Work to do: Look through the listing below and give the number of lines that hold "part". Say nothing more.

Input material:
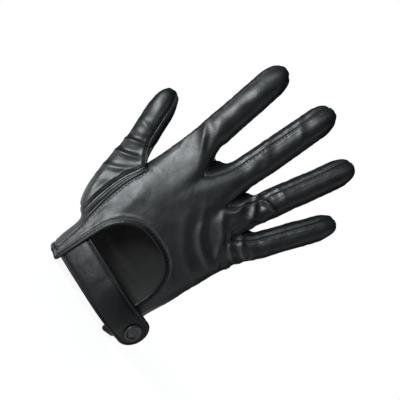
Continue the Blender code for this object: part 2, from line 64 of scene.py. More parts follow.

==

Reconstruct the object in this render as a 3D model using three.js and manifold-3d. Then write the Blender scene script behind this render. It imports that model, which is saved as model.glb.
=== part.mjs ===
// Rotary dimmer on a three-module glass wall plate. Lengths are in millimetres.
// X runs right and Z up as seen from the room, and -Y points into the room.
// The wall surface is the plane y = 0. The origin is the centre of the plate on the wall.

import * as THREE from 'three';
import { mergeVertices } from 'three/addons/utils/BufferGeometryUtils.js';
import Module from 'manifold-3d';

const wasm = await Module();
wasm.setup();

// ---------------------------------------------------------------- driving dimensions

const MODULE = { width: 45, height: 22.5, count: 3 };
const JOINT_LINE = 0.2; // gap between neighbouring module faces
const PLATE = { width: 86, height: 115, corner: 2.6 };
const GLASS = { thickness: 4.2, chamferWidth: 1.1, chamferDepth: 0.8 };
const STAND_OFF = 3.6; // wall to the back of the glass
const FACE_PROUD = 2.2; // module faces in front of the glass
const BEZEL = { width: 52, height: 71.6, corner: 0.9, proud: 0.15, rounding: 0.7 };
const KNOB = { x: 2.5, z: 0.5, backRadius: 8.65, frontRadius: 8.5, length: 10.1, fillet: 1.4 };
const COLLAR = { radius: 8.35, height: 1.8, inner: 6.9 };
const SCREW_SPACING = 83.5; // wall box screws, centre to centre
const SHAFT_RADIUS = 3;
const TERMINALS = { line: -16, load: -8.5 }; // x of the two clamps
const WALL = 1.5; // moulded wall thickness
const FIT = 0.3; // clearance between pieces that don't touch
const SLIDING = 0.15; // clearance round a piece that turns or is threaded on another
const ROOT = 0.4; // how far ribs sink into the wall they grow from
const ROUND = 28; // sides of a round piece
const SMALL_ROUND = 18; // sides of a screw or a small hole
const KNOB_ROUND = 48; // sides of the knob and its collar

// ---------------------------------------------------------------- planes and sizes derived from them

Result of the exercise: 2